Howard Sobel, Philadelphia, PA, Prior Counsel for Debtor.

Arthur P. Liebrsohn, Plaintiff-Trustee, Philadelphia, PA.

Michael Kaliner, Fairless Hills, PA, General Counsel for Trustee.

Marc A. Zaid, Bala-Cynwyd, PA, Special Co-Counsel to Trustee.

Michael S. Lubline, Drescher, PA, Special Co-Counsel to Trustee.

Lawrence Corson, Philadelphia, PA, for Defendants Alan Cooper, Earl Kreider, Silvio Salmieri, James Shiplett and Eastern Public Adjusters, Inc.

Robert J. Hoelscher, Philadelphia, PA, for Defendant Norman Rubin.

Sayed Ali, LaJolla, CA, pro se.

Albert Fineberg, Pompano Beach, FL, pro se.

LaJolla Acquisitions II, LaJolla, CA, pro se.

Special Life Underwriters, Inc., Bryn Mawr, PA, pro se.

Frederic Baker, Ass't U.S. Trustee, Philadelphia, PA.

OPINION

DAVID A. SCHOLL, Chief Judge.

A. INTRODUCTION

The instant proceeding ("the Proceeding") represents a unique and ingenious effort by MARK S. FINEBERG ("the Debtor") to transform the seemingly worthless remains of LA JOLLA ACQUISITIONS II ("the Partnership"), an unsuccessful realty partnership of which the Debtor was an "organizing partner" and its accountant, into a significant monetary recovery from several of the presumably financially liquid investors ("the Participating Partners") of the Partnership, based mainly upon the tax deductions taken by the Participating Partners. Despite his enlistment of a former adversary, ARTHUR P. LIEBERSOHN, ESQUIRE ("the Trustee"), the Trustee in the Debtor's Chapter 7 case, which was originally closed in 1994, to his cause as plaintiff in the Proceeding, we find the Debtor to be disingenuous as well as ingenious in his efforts. We therefore find insufficient evidentiary basis to support most of his self-serving claims. We also find that the claims are barred on other grounds, including that all of the claims have not been timely asserted; are in part outside of the scope of our limited jurisdiction over the nondebtor Partnership's affairs; and are in part barred by dismissal of a related prior action and possibly judicial estoppel. Consequently, judgment will be entered against the Trustee, as well as in favor of the third-party defendants on the unproven third-party claims.

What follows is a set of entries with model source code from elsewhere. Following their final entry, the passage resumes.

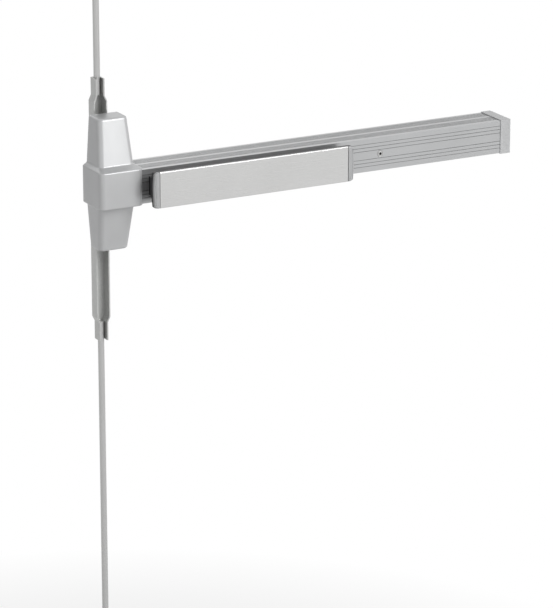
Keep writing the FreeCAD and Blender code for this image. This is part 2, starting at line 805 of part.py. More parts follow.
def pad_face():
    """Thin metal face with its top and bottom edges folded back."""
    half = pad_height / 2.0
    back = pad_front_y + pad_face_thick
    fold = pad_front_y + pad_face_return
    outline = [(pad_front_y, half), (fold, half), (fold, half - pad_face_thick), (back, half - pad_face_thick),
               (back, -half + pad_face_thick), (fold, -half + pad_face_thick), (fold, -half), (pad_front_y, -half)]
    face = prism_x(outline, pad_start_x + pad_cap_length, pad_end_x - pad_cap_length)
    corners = [e for e in face.Edges if abs(e.CenterOfMass.y - pad_front_y) < 0.01
               and abs(abs(e.CenterOfMass.z) - half) < 0.01]
    return face.makeFillet(1.2, corners)


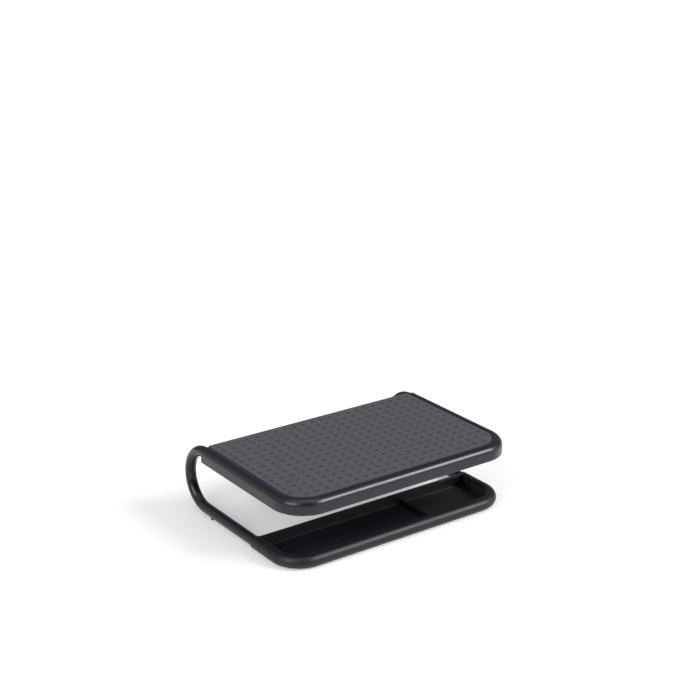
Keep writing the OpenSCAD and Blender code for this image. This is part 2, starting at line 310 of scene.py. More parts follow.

B. FACTUAL AND PROCEDURAL HISTORY

The parties executed the Partnership Agreement ("the Agreement") forming the Partnership on January 2, 1986. The "Organizing Partners" were Defendant SAYED ALI ("Ali") and his wife, Fatma Ali; Defendant NORMAN RUBIN, the Debtor's uncle; and the Debtor. The Debtor is a certified public accountant who at all times resided in the Philadelphia area. Ali was his associate in several of his other real estate transactions. The role of Rubin, also a Philadelphiaarea resident, was to solicit other investors from the Philadelphia area.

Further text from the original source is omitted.